I actually don’t want to say mean things about Cory Doctorow, or other people who maintain these sorts of views, but I really do wonder at it. Is it so easy to believe that hundreds of millions of people are doing something just because they are stupid? Is it so easy to believe that if they were only lectured at a little bit (the title of Doctorow’s piece is “promoting statistical literacy”) then they would understand the error of their ways and stop spending their own hard-earned money on something they want? Is it so hard to believe that people do something because they gain some pleasure from it? And that the very fact that they are willing to continue to spend that money for that pleasure indicates that the pleasure is worth more to them than the money?

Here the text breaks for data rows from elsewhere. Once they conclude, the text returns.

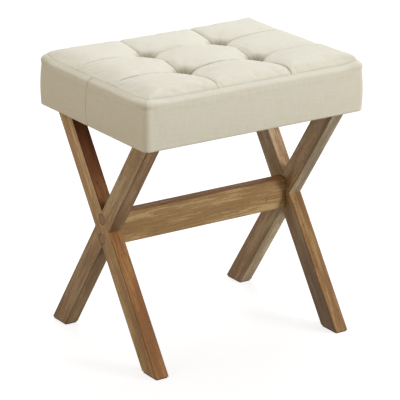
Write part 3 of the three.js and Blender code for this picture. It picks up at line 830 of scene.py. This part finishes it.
even_top, even_rings, _ = cover_form(cloth_lines, fine_rows)
even_seam = even_top[tuple(border_of(*even_top.shape[:2]))]
above = fine_rows[:, 1] > foam_bottom + UNDER_RADIUS
level = np.flatnonzero(above & (np.arange(len(fine_rows)) % 3 == 0))
walls = np.concatenate([[even_seam], even_rings[level[1:]], even_rings[level[-1:]]])
walls[-1, :, 2] = foam_bottom
points, faces = skin(even_top, walls)
foam = mesh_object("seat_foam", points, faces)
normals = np.empty(len(points) * 3)
foam.data.vertex_normals.foreach_get("vector", normals)
points = points - (CLOTH + FOAM_GAP) * normals.reshape(-1, 3)
points[:, 2] = np.maximum(points[:, 2], foam_bottom)
foam.data.vertices.foreach_set("co", points.ravel())
foam.data.update()
bm = bmesh.new()
bm.from_mesh(foam.data)
bmesh.ops.holes_fill(bm, edges=bm.edges[:])
bm.to_mesh(foam.data)
bm.free()
for number, (x, y) in enumerate([(x, y) for x in (-TUFT_X, TUFT_X) for y in (-TUFT_Y, TUFT_Y)]):
    for low, high, width in ((foam_bottom - MM, button_top, TIE_HOLE),
                             (button_top - 3 * MM, SEAM_HEIGHT + CROWN, BUTTON_HOLE)):
        cutter = rod(x, y, low, high, width)
        hole = foam.modifiers.new("hole", "BOOLEAN")
        hole.object = cutter
        apply_modifiers(foam)
        bpy.data.objects.remove(cutter)
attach(foam, "root")
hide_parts("foam_pad")
print("foam:", len(foam.data.polygons), "faces")

# %% [markdown]
# ## Staples
#
# Staples hold the dust cloth, and the cover's hem under it, on the board. They are shot in about
# every 30 mm, a few millimetres in from the cloth's edge, and never quite straight. One staple is
# a flat wire bent to a crown with two legs, of which only the crown shows.

# %% Shoot the staples
STAPLE_CROWN = 10 * MM
STAPLE_WIRE = 1.2 * MM
STAPLE_LEG = 6 * MM
STAPLE_PITCH = 30 * MM
STAPLE_INSET = 5 * MM
rng = np.random.default_rng(11)
cloth_low, cloth_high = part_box("dust_cover")


def staple_body():
    """Corners of one staple with its crown along X, and its faces."""
    wide, thin = STAPLE_CROWN / 2, STAPLE_WIRE
    outline = [(-wide, STAPLE_LEG), (-wide, -thin / 2), (wide, -thin / 2), (wide, STAPLE_LEG),
               (wide - thin, STAPLE_LEG), (wide - thin, 0), (thin - wide, 0), (thin - wide, STAPLE_LEG)]
    corners = [(x, side * thin / 2, z) for side in (-1, 1) for x, z in outline]
    around = [(k, (k + 1) % 8, 8 + (k + 1) % 8, 8 + k) for k in range(8)]
    caps = [(0, 1, 6, 7), (1, 2, 5, 6), (2, 3, 4, 5)]
    far_caps = [tuple(8 + k for k in cap[::-1]) for cap in caps]
    return np.array(corners), [face[::-1] for face in around] + caps + far_caps


def staple_places():
    """Middle and turn of each staple, round the cloth's edge."""
    half = (cloth_high - cloth_low) / 2
    places = []
    for reach, edge, turn in ((half.x, half.y, 0), (half.y, half.x, math.pi / 2)):
        count = round(2 * (reach - STAPLE_INSET) / STAPLE_PITCH)
        for side in (-1, 1):
            for along in (np.arange(count) + 0.5) / count * 2 - 1:
                place = along * (reach - STAPLE_INSET) + rng.normal(0, MM), side * (edge - STAPLE_INSET)
                places.append((place if turn == 0 else place[::-1], turn + rng.normal(0, 0.12)))
    return places


corners, body = staple_body()
points, faces = [], []
for (x, y), turn in staple_places():
    spun = np.array(Matrix.Rotation(turn, 3, "Z")) @ corners.T
    faces += [[len(points) + k for k in face] for face in body]
    points += (spun.T + [x, y, cloth_low.z]).tolist()
staples = mesh_object("staples", np.array(points), np.array(faces))
staples.data.shade_flat()
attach(staples, "root")
print("staples:", len(points) // 16)

# %% [markdown]
# ## Linen weave
#
# The cover is a polyester cloth woven to look like linen. Its threads are a little uneven, so
# lighter and darker threads show as short streaks both ways. The weave is a product of two
# sines, one for each set of threads, which gives the over and under of a plain weave. The cloth
# gathered in a tuft has folds too fine to model, and their shade is mixed into its colour.
# Every finish ends alike, in a relief and a shader, so a function writes that end.

# %% Finish of the cover
THREAD = 0.62
# The threads are too fine to show from this far, and a real streak is one thread wide. These
# are nearly three, so that they show in the picture.
STREAK_LENGTH, STREAK_WIDTH = 34, 1.7
LINEN = "#EBE9DA"
LINEN_DARK = "#E6E2D2"
# Painted shade for the seam grooves.
STITCH_SHADE = "#8E8468"
# Painted shade for the tuft pits.
GATHER_SHADE = "#A8A088"


def end_finish(tree, tone, roughness, relief, strength, depth, more=None):
    """The end of a finish: its relief pressed into the shader, and the shader put out."""
    bumped = add(tree, "ShaderNodeBump", {"Height": relief, "Strength": strength, "Distance": depth})
    sockets = {"Base Color": tone, "Roughness": roughness, "Normal": bumped, **(more or {})}
    shader = add(tree, "ShaderNodeBsdfPrincipled", sockets)
    add(tree, "ShaderNodeOutputMaterial", {"Surface": shader})


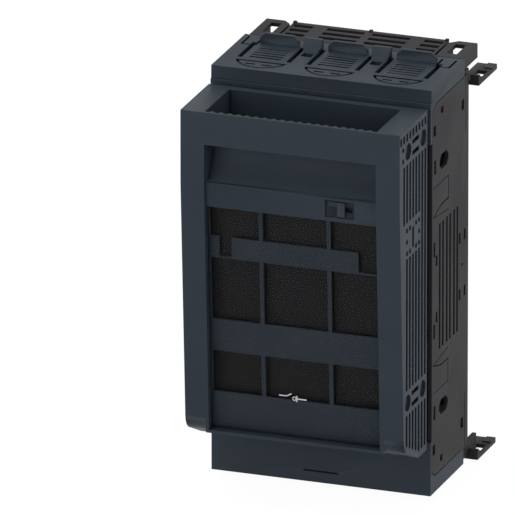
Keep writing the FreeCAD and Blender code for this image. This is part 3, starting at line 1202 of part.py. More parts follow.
def arc_plates(pole, x):
    """A stack of notched steel splitter plates above the upper jaw, held between the chamber walls."""
    plates = []
    for index in range(int(value("arc_count"))):
        low = f"arc_first + {index} * arc_pitch"
        plate = block(f"arc_plate_{pole}_{index}", (f"{x} - {ARC_HALF}", f"{x} + {ARC_HALF}"),
                      (depth("arc_front"), depth("arc_back")), (low, f"{low} + arc_plate"))
        notch = prism(f"arc_notch_{pole}_{index}", "xy", [
            (f"{x} - arc_notch / 2", depth("arc_front - 1")),
            (f"{x} + arc_notch / 2", depth("arc_front - 1")),
            (x, depth("arc_front + arc_notch")),
        ], f"{low} - 1", f"{low} + arc_plate + 1")
        plates.append(cut(f"arc_splitter_{pole}_{index}", plate, notch))
    return nodes_named(f"arc_plates_{pole}", group(f"arc_stack_{pole}", *plates))


def all_nodes():
    """Every sub-part, in the order in which it would be put together on a bench."""
    nodes = [base_housing()]
    for pole, x in POLES.items():
        for end in ("upper", "lower"):
            nodes.append(jaw_contact(pole, x, end))
            nodes.append(jaw_spring(pole, x, end))
        nodes.append(arc_plates(pole, x))
    for end in ("upper", "lower"):
        nodes.append(terminal_washers(end))
        nodes.append(terminal_screws(end))
        for side in ("left", "right"):
            nodes.append(mounting_foot(side, end))
    nodes.append(terminal_cover("top_terminal_cover"))
    nodes.append(terminal_cover("bottom_terminal_cover"))
    nodes.append(lid_frame())
    nodes.append(inspection_window())
    nodes.append(lock_slide())
    nodes.append(hinge_pins())
    for pole, x in POLES.items():
        nodes.append(fuse_holder(pole, x))
    return nodes


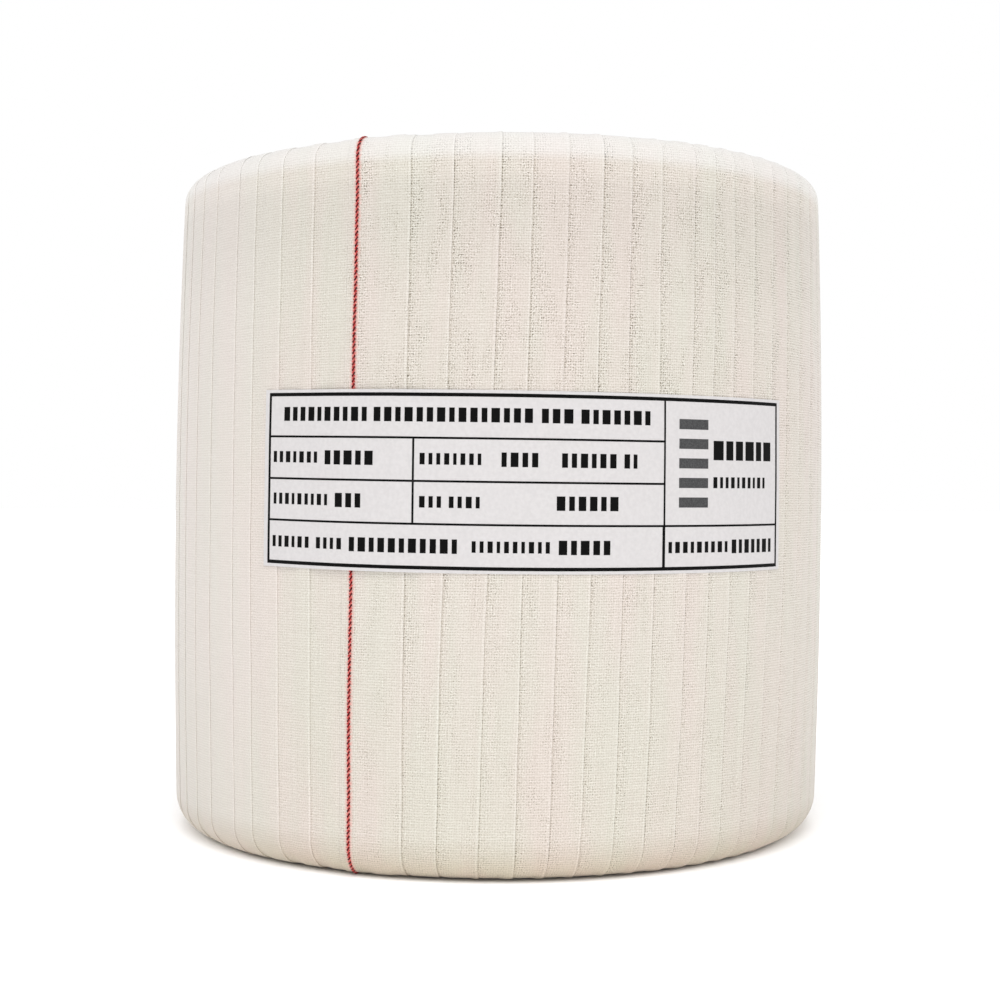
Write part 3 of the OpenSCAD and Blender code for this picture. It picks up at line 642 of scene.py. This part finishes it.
# Office paper: smooth, faintly blue white, with hardly any tooth at this distance.
paper, shader = finish("label_paper", "#d6d3d3", Roughness=0.6, Specular_IOR_Level=0.4)
at = add(paper, "ShaderNodeTexCoord", {}, out="Object")
grain = add(paper, "ShaderNodeTexNoise", {"Vector": at, "Scale": 1000 / TOOTH, "Detail": 4.0})
add(paper, "ShaderNodeValToRGB", {"Fac": grain}, shader.inputs["Base Color"],
    stops=[(0.35, "#d3d0d0"), (0.65, "#d9d6d6")])
add(paper, "ShaderNodeBump", {"Height": grain, "Strength": 0.1, "Distance": 0.00005},
    shader.inputs["Normal"])
points, quads = sheet(0, LABEL_W, 0, LABEL_H, 0, PAPER_T)
label = mesh_piece("rating_label", points, quads.tolist(), paper, ["label_sheet"])
label.data.set_sharp_from_angle(angle=SHARP)

# Print on the label: a ruled table in black toner. Each word is a row of plain blocks, taller and
# wider for bold words than for light ones, and the end panel holds plain grey bars and two rows.
INK_OVER, INK_T = 0.01, 0.02                      # mm above the paper, and thick
FRAME_LINE, SIDE_LINE, CELL_LINE = 1.0, 0.85, 0.6  # mm, widths of the ruled lines
LEFT, RIGHT, LOW, HIGH = 1.55, 168.6, 0.9, 50.1    # the frame, from the paper's lower left corner
COLUMN, PANEL = 49.55, 122.15                      # the upright lines inside it
ROWS_UP = np.array([LOW, 13.55, 25.5, 37.55, HIGH])  # the level lines, from the bottom
BOLD, LIGHT = 4.0, 3.2  # mm, heights of the words
SPACE = 1.1             # mm between the blocks of a word
LIFT = 0.2              # mm that the words sit above the middle of their row
# The grey bars: their ends, lowest edge, thickness and pitch in mm, and how many.
BAR_LEFT, BAR_RIGHT, BAR_LOW, BAR_T, BAR_PITCH, BARS = 127.0, 137.4, 18.8, 2.9, 5.6, 5
# Each word: its row from the bottom, its ends in mm from the paper's left edge, its height.
WORDS = [
    (3, 7.5, 35.8, BOLD), (3, 37.9, 82.9, BOLD), (3, 85.4, 94.3, BOLD), (3, 96.6, 117.4, BOLD),
    (2, 3.6, 19.8, LIGHT), (2, 22.5, 37.8, BOLD), (2, 51.4, 68.7, LIGHT), (2, 74.3, 84.5, BOLD),
    (2, 91.2, 107.0, BOLD), (2, 109.4, 113.4, BOLD),
    (1, 3.8, 23.5, LIGHT), (1, 26.1, 34.2, BOLD), (1, 51.4, 57.6, LIGHT), (1, 59.8, 68.4, LIGHT),
    (1, 89.8, 107.7, BOLD),
    (0, 3.6, 17.1, LIGHT), (0, 19.8, 28.3, LIGHT), (0, 30.8, 62.2, BOLD), (0, 66.3, 88.0, LIGHT),
    (0, 90.5, 105.4, BOLD), (0, 123.6, 145.2, LIGHT), (0, 147.0, 165.4, BOLD),
]
half = CELL_LINE / 2
row_1, row_2, row_3 = ROWS_UP[1:4]
mid_rows = (ROWS_UP[1:] + ROWS_UP[:-1]) / 2
inner_l, inner_r = LEFT + SIDE_LINE, RIGHT - SIDE_LINE
inner_b, inner_t = LOW + FRAME_LINE, HIGH - FRAME_LINE
lines = [
    (LEFT, RIGHT, LOW, inner_b), (LEFT, RIGHT, inner_t, HIGH),
    (LEFT, inner_l, inner_b, inner_t), (inner_r, RIGHT, inner_b, inner_t),
    (PANEL - half, PANEL + half, row_1 - half, inner_t),
    (PANEL - 2 * half, PANEL + half, inner_b, row_1 - half),
    (inner_l, PANEL - half, row_3 - half, row_3 + half),
    (inner_l, COLUMN - half, row_2 - half, row_2 + half),
    (COLUMN + half, PANEL - half, row_2 - half, row_2 + half),
    (COLUMN - half, COLUMN + half, row_1 + half, row_3 - half),
    (inner_l, PANEL - half, row_1 - half, row_1 + half),
    (PANEL + half, inner_r, row_1 - half, row_1 + half),
]


def word_blocks(left, right, middle, height):
    """A word as plain blocks, SPACE apart: one for each 0.75 of their height, of widths that vary by
    a sine."""
    count = max(1, round((right - left + SPACE) / (0.75 * height)))
    widths = 1 + 0.22 * np.sin(2.4 * np.arange(count) + left)
    widths *= (right - left - (count - 1) * SPACE) / widths.sum()
    ends = left + np.cumsum(widths + SPACE) - SPACE
    return [(b - w, b, middle - height / 2, middle + height / 2) for b, w in zip(ends, widths)]


words = [block for r, a, b, h in WORDS for block in word_blocks(a, b, mid_rows[r] + LIFT, h)]
words += word_blocks(139.4, 164.9, 35.3, 5.6) + word_blocks(139.4, 161.9, 26.0, LIGHT)
bar_lows = BAR_LOW + BAR_PITCH * np.arange(BARS)
bars = [(BAR_LEFT, BAR_RIGHT, low, low + BAR_T) for low in bar_lows]


def print_mesh(boxes):
    """Points and faces of one mesh of separate thin plates: each plate's faces are numbered on
    from the points of the plates before it."""
    plates = [sheet(*box, PAPER_T + INK_OVER, INK_T) for box in boxes]
    starts = np.cumsum([0] + [len(p) for p, f in plates])
    numbered = [f + start for (p, f), start in zip(plates, starts)]
    return np.concatenate([p for p, f in plates]), np.concatenate(numbered)


GRIT = 0.4  # mm, a bare speck in the toner, drawn about twice as coarse as it is so that it shows

# Laser toner: near black, with a slight gloss and tiny bare specks. The bars in the end panel are
# screened to a mid grey.
toner, shader = finish("laser_toner", "#080808", Roughness=0.6, Specular_IOR_Level=0.1)
at = add(toner, "ShaderNodeTexCoord", {}, out="Object")
speck = add(toner, "ShaderNodeTexNoise", {"Vector": at, "Scale": 1000 / GRIT, "Detail": 2.0})
screen = add(toner, "ShaderNodeAttribute", {}, out="Fac", attribute_name="screen")
speck = add(toner, "ShaderNodeMath", {0: speck, 1: 0.4, 2: screen}, operation="MULTIPLY_ADD")
add(toner, "ShaderNodeValToRGB", {"Fac": speck}, shader.inputs["Base Color"],
    stops=[(0.16, "#020202"), (0.3, "#0a0a0a"), (0.66, "#464647"), (0.8, "#5c5c5d")])
points, quads = print_mesh(lines + words)
bar_points, bar_quads = print_mesh(bars)
quads = np.concatenate([quads, bar_quads + len(points)])
screened = np.repeat([0.0, 0.5], [len(points), len(bar_points)])
table = mesh_piece("label_lines", np.concatenate([points, bar_points]), quads.tolist(), toner,
                   ["label_print"])
table.data.set_sharp_from_angle(angle=SHARP)
attribute = table.data.attributes.new("screen", "FLOAT", "POINT")
attribute.data.foreach_set("value", screened.astype(np.float32))

# Studio: a plain white floor under a soft dome, which is brighter where it is seen than as a
# light. Three lamps light the floor alone and keep it white up to the ring, from the front and
# from both sides, and one wide softbox lights the ring alone, from high in front.
FAR = 12.0  # m from the ring to the floor's sides
floor_mesh = bpy.data.meshes.new("studio_floor")
floor_mesh.from_pydata([(-FAR, -FAR, 0), (FAR, -FAR, 0), (FAR, FAR, 0), (-FAR, FAR, 0)], [], [(0, 1, 2, 3)])
pale, shader = finish("pale_floor", "#f5f5f6", Roughness=0.95, Specular_IOR_Level=0.05)
floor_mesh.materials.append(pale)
floor = bpy.data.objects.new("studio_floor", floor_mesh)
bpy.context.scene.collection.objects.link(floor)

SEEN, SHED = 1.0, 0.6  # the dome's strength as a backdrop, and as a light
world = bpy.data.worlds.new("studio")
bpy.context.scene.world = world
world.use_nodes = True
dome = world.node_tree.nodes["Background"]
dome.inputs["Color"].default_value = linear("#ffffff")
seen = add(world, "ShaderNodeLightPath", {}, out="Is Camera Ray")
add(world, "ShaderNodeMath", {0: seen, 1: SEEN - SHED, 2: SHED}, dome.inputs["Strength"],
    operation="MULTIPLY_ADD")

ring_only, floor_only = (bpy.data.collections.new(name) for name in ("ring_only", "floor_only"))
for thing in bpy.context.scene.objects:
    if thing.type == "MESH":
        (floor_only if thing == floor else ring_only).objects.link(thing)
# Each lamp's name, its strength, and in degrees how far it is tipped from straight down and its
# bearing to the right of the front.
for name, strength, tip, aside in (("front_lamp", 1.5, 31, 0), ("left_lamp", 1.25, 52, -75),
                                   ("right_lamp", 1.25, 52, 75)):
    lamp = bpy.data.objects.new(name, bpy.data.lights.new(name, "SUN"))
    lamp.data.energy, lamp.data.angle = strength, 0.7
    lamp.rotation_euler = (math.radians(tip), 0, math.radians(aside))
    lamp.light_linking.receiver_collection = floor_only
    bpy.context.scene.collection.objects.link(lamp)

KEY_AT, KEY_AIM, KEY_SIZE = (0.1, -2.2, 4.2), (0, 0, 0.1), 2.5  # m
key = bpy.data.objects.new("key", bpy.data.lights.new("key", "AREA"))
key.data.size, key.data.energy, key.data.color = KEY_SIZE, 102.0, linear("#fdfbf8")[:3]
away = Vector(KEY_AT) - Vector(KEY_AIM)
key.matrix_world = Matrix.Translation(KEY_AT) @ away.to_track_quat("Z", "Y").to_matrix().to_4x4()
key.light_linking.receiver_collection = ring_only
bpy.context.scene.collection.objects.link(key)

# Camera: before the ring's axis at about mid-height, tipped down and rolled a very little.
CAMERA_BACK, CAMERA_Z = 0.570, 0.1085  # m
TIP, ROLL = 0.0020, 0.0028             # radians
camera_data = bpy.data.cameras.new("camera")
camera_data.lens = 59.92
camera_data.sensor_width = 36.0
camera_data.shift_x = 0.0015
camera_data.clip_start = 0.01
camera = bpy.data.objects.new("camera", camera_data)
camera.matrix_world = (Matrix.Translation((0, -CAMERA_BACK, CAMERA_Z))
                       @ Matrix.Rotation(math.pi / 2 - TIP, 4, "X") @ Matrix.Rotation(ROLL, 4, "Z"))
bpy.context.scene.collection.objects.link(camera)
bpy.context.scene.camera = camera
bpy.context.scene.view_settings.view_transform = "Standard"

There’s an additional argument here, which is that it might make good sense, in terms of maximizing your happiness, to buy a $1 ticket that gives you a 1 in five million chance of winning a million dollars, if the utility you derive from having $1m is more than five million times the utility you get from having $1. This is not at all strange, if you think about it. No matter how many $1s most people save, they are never going to have $1,000,000. A million dollars represents a kind of security and safety that most Americans will never achieve. And if a person looks at their life, decides they really want that, and realizes that the only way they will ever achieve that security is by winning the lottery, then it might make good sense, economically-speaking, for them to buy lottery tickets.

Indeed, isn’t that the gamble that many of us are making, in some way? People who quit their jobs to start businesses know that they are likely to fail (and many of them do fail), but they desire what a successful business can give them so much that the risk is worth it. A dollar, by itself, is meaningless. A dollar, or a million dollars, only has the value that human beings put on it. If someone spends a dollar for something, then by definition, it is worth a dollar. In some ways, this assumption of Doctorow’s is as empty as criticizing someone for paying money to see a movie you don’t like, or a book you don’t like. Yeah, if they understood things the way you understand them, then spending that money would have been a waste. But it is precisely the fact that they did choose to spend that money which shows you that spending it was not a waste. Let’s try to have some more faith in the reasoning abilities of our fellow men.

4 thoughts on “What is it about the lottery that a certain class of intellectuals finds so unfathomably difficult to understand?

  1. David Barron

    (Full disclosure – I am entirely uninterested in gambling and apparently don’t feel the vicarious thrill that I see in those who are. I play poker socially, which is only a game of chance because all the people I play with suck at it almost equally.)

    My personal feeling: If you buy one ticket per drawing, it falls under your argument. You’ve bought into a little piece of a fun dream, even if it’s not very likely. $1 is only a tax on the poor, who should probably use their hard-earned buck for something useful. If you buy more than one chance per drawing, it becomes (increasingly) a tax on the statistically ignorant. There’s a reason the rich don’t play the bulk lottery to guarantee a payoff: It’s not a fair bet.

    My political feeling is that you shouldn’t have to trick suckers into a regressive tax scheme to fund education. If society wants a service, they should be willing to pay their fair share for it.

    1. R. H. Kanakia

      What is “something useful” though? Nothing is “useful” in itself. I mean, one could make the same argument that people should only drink water and never drink soda, or that no one should eat at restaurants. A soda is a dollar, and it’s certainly not giving you any nutritive benefit not given by water. Usefulness is entirely determined by the spender. Something is useful only if it accomplishes my aims.

      The reason rich people don’t play the bulk lottery is not because they’re smart; it’s because they don’t need to. They have better ways to cultivate the dream of massive wealth. But you’d be hard-pressed to argue that rich people don’t gamble. They certainly do. I remember hearing that John McCain can drop $100,000 on craps at a time. One might even argue that that’s an even poorer investment than the lottery, because there is no instant, huge payoff. There’s just little wins and little losses. However, I think the point of playing like that is that it’s in some way fun to have large amounts of money on the line, which is a much different kind of thrill than playing the lottery.

  2. Ben Godby

    I like your point about the fantasy aspect of the lottery; it’s good feelin’s. Every few months, when I see some humongous jackpot advertised, a buy exactly one ticket–no encore, no extra, no whatever. Just the one ticket. I figure that the odds are so humongously low no matter what, that I basically have the same odds of winning with one line of numbers as I do with having ten or twenty–which, I remember from my gas station attendant days, people routinely purchased. But the fantasy of holding that ticket and imagining that I might just end up fabulously rich is pretty sweet, whether or not I win (which I obviously haven’t).

    And besides, people actually do win those things. It could just as easily be me. The odds are low, but you’re right, it’s only a dollar, and if you win, well–shit, son. You’re rich.


    1. R. H. Kanakia

      Yes, being fabulously wealthy would be really good. But don’t forget about our other lottery….the writer jackpot…good times. I mean, I figure we have at least the chance of becoming Steven King rich as we do of winning at Powerball.